Why the best startups need industry as much as they need investment
Adam Kosterka, Executive Director of Converge, Scotland's national academic entrepreneurship…
The UK has long been recognised for the strength of its universities, research capability, and entrepreneurial talent. Across the country, our academic institutions continue to produce world-class research, pioneering technologies, and breakthrough ideas capable of shaping industries and addressing some of society’s biggest challenges.
The UK should take pride in that strength, but as competition for investment and commercial leadership intensifies, celebrating the quality of our innovation base is not enough. We must ensure ideas emerging from our universities have the best possible chance of achieving commercial success.

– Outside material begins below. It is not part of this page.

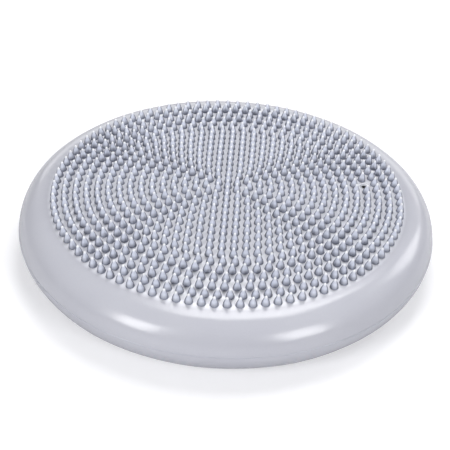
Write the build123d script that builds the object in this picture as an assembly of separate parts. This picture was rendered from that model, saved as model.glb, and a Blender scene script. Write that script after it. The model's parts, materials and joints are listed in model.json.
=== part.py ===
from build123d import *
import math
import os

# Wobble cushion: an air-filled PVC disc, 330 mm across, with moulded massage spikes.
# Origin: on the floor, at the middle of the underside. +Z is up through the spiked face.
# The spiked face is part of a sphere, and every spike stands square to it.

# Whole body
BODY_R = 165.0          # outer radius at the equator (330 mm disc)
SKIN_T = 3.0            # wall thickness of the soft PVC skin
RIM_R = 22.5            # radius of the half-round rim in section
EQUATOR_Z = 24.0        # height of the widest line, where the two halves meet
DOME_R = 1730.0         # sphere radius of the spiked face
FLAT_R = 100.0          # radius of the flat patch that rests on the floor

# Weld bead between the halves
SEAM_H = 1.2            # height of the bead
SEAM_PROUD = 0.35       # how far its rounded edge stands out of the rim
SEAM_INSET = 0.9        # how far it stands into the air space

# Massage spikes on the upper face
RING_COUNT = 16         # concentric rings, with 6 more spikes in each ring than in the last
SECTORS = 6
FACE_R = 136.5          # radius of the outermost ring
CAP_R = 142.0           # edge of the sheet that is made with the spikes
FIRST_ANGLE = 90.0      # a ring that isn't turned starts on the +Y sector line
RING_TURN = {11: 0.17, 13: -0.42, 14: 0.5, 16: -0.18}    # turned rings, in spike spacings
SPIKE_H = 8.0           # height above the face
SPIKE_BASE_R = 3.0      # radius where it meets the face
SPIKE_TIP_R = 1.3       # radius of the rounded tip
SPIKE_ROOT = 1.0        # depth of the root sunk in the skin

# Needle valve, in place of one spike
VALVE_RING = 13
VALVE_SITE = 61         # counted round the ring from FIRST_ANGLE
SEAT_NECK_R = 5.5       # neck that fills the hole in the skin
SEAT_FLANGE_R = 9.0     # flange welded to the inside of the skin
SEAT_FLANGE_T = 2.0
SEAT_TUBE_R = 6.0
SEAT_DEPTH = 15.0       # length below the face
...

Too often, innovators engage with industry only after a startup has formed, a product has been developed, or a business is preparing to launch. By then, key opportunities to shape innovation around real commercial demand may already have been lost.
The UK has serious ambitions to turn more of its academic excellence into high-growth businesses, but to make this happen at scale we must bring industry closer to researchers, founders, and university-born businesses at a much earlier stage in the innovation journey.

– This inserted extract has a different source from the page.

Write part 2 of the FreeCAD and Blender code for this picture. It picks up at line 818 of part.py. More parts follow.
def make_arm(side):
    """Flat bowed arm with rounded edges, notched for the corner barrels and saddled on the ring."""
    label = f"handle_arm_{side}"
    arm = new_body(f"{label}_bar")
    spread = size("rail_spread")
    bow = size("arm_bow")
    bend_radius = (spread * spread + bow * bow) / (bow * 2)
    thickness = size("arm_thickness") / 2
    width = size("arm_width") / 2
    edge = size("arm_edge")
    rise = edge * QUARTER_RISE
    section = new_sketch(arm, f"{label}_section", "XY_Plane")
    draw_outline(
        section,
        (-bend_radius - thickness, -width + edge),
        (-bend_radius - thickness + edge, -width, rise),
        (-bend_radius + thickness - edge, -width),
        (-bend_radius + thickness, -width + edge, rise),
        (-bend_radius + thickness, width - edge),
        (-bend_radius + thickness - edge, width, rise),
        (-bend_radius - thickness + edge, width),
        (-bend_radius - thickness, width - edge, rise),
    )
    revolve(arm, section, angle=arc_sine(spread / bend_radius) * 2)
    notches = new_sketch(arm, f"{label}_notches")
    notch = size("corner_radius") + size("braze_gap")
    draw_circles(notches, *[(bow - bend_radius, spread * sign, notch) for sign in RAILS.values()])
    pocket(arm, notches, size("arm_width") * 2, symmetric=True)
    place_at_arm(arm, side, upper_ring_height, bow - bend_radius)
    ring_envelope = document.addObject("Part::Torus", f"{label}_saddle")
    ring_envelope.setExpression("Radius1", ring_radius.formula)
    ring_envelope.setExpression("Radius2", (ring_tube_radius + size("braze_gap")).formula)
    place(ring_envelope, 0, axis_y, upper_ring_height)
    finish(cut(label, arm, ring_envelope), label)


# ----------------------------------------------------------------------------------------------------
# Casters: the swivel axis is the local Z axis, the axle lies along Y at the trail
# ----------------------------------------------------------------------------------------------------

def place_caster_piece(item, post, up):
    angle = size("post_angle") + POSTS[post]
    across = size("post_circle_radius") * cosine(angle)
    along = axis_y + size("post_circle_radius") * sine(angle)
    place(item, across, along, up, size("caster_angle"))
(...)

At Converge, we are seeing growing evidence that this approach is not only valuable, but increasingly necessary. Having supported over 1,000 aspiring founders during the past fifteen years we have observed first-hand the opportunities and barriers that emerge as innovators seek to translate research into successful businesses.
Across that experience, it is sometimes the case that the ventures that build the strongest commercial foundations are not those with the biggest budgets or the earliest access to investment but the businesses that engage with industry early, using those relationships to assess assumptions and refine their ideas before committing considerable time and resources.
This year alone, Converge received a record number of applications, with more than 120 academic entrepreneurs now participating in our programme as they continue their journey towards commercialisation, bringing forward ventures spanning life sciences, engineering, artificial intelligence, sustainability and advanced technologies.
While funding remains an essential part of the startup journey, one of the most familiar challenges facing early-stage ventures is not only a lack of investment but a lack of meaningful engagement with the sectors and industries their innovations are designed to serve.
This helps explain why some of the most promising university-led innovations struggle to achieve commercial traction despite strong research foundations. The underlying technology may be exceptional, but without early engagement with potential customers and industry partners, there is a risk that innovators develop solutions that do not fully align with the challenges businesses are actively seeking to address.
Many founders assume that strong research will naturally translate into commercial success, but in reality, the gap between technical excellence and market demand can often be wider than expected. Early industry engagement helps close that gap by ensuring innovations are shaped around genuine customer needs and commercial realities.
Our partnership with Orbital Marine Power offers a clear example of what this can look like in practice.
Through its support of Converge’s Blue Economy Prize, the Orkney-based company is helping to support university-led innovation linked to one of the UK’s most strategically important growth sectors.
By engaging directly with early-stage founders through mentorship, insight-sharing and sector expertise, Orbital will help shape promising innovations before they reach market while providing practical insight drawn from its own commercial experience.
This creates stronger and more commercially relevant ventures while also giving established businesses visibility of emerging technologies and entrepreneurial talent that may help shape the future of their sectors.
That kind of collaboration should increasingly become the norm. While this partnership sits within the blue economy, the principle applies across virtually every high growth sector the UK is seeking to develop.
Clean energy, life sciences, advanced manufacturing, and the space economy will all depend on stronger connections between research excellence and commercial application if the UK is to maximise its innovation potential.
The importance of this challenge is becoming increasingly clear as these sectors continue to evolve. With market requirements shifting and new commercial opportunities emerging, the startups best positioned to succeed will be those with early access to industry knowledge and real-world insight, not just at the point of commercialisation, but while their ideas are still taking shape.
Recognising this, organisations across the innovation ecosystem are increasingly focused on creating opportunities for founders and businesses to engage much earlier in the development process, helping strengthen the pipeline of future high growth ventures.
More broadly, this reflects a wider shift in how innovation ecosystems need to operate. The UK does not lack ideas; what we need to focus on is creating stronger pathways between research excellence and commercial success, ensuring innovators have access to industry insight while ideas are still taking shape, rather than only once they are seeking investment or preparing to commercialise.
Organisations operating at the intersection of academia, entrepreneurship, industry and investment have an increasingly significant role to play in creating those connections and ensuring promising innovations are given the strongest possible opportunity to succeed.
Fifteen years of supporting university entrepreneurs has demonstrated that the most successful ventures rarely emerge through research excellence alone, they are built through collaboration between innovators, industry and the wider ecosystem that supports them.
The next generation of high growth businesses is already taking shape in universities across the UK.
Those ventures will still need investment, but the businesses most likely to thrive will be those that engage with industry early, ensuring their innovations are shaped by real market opportunities from the outset.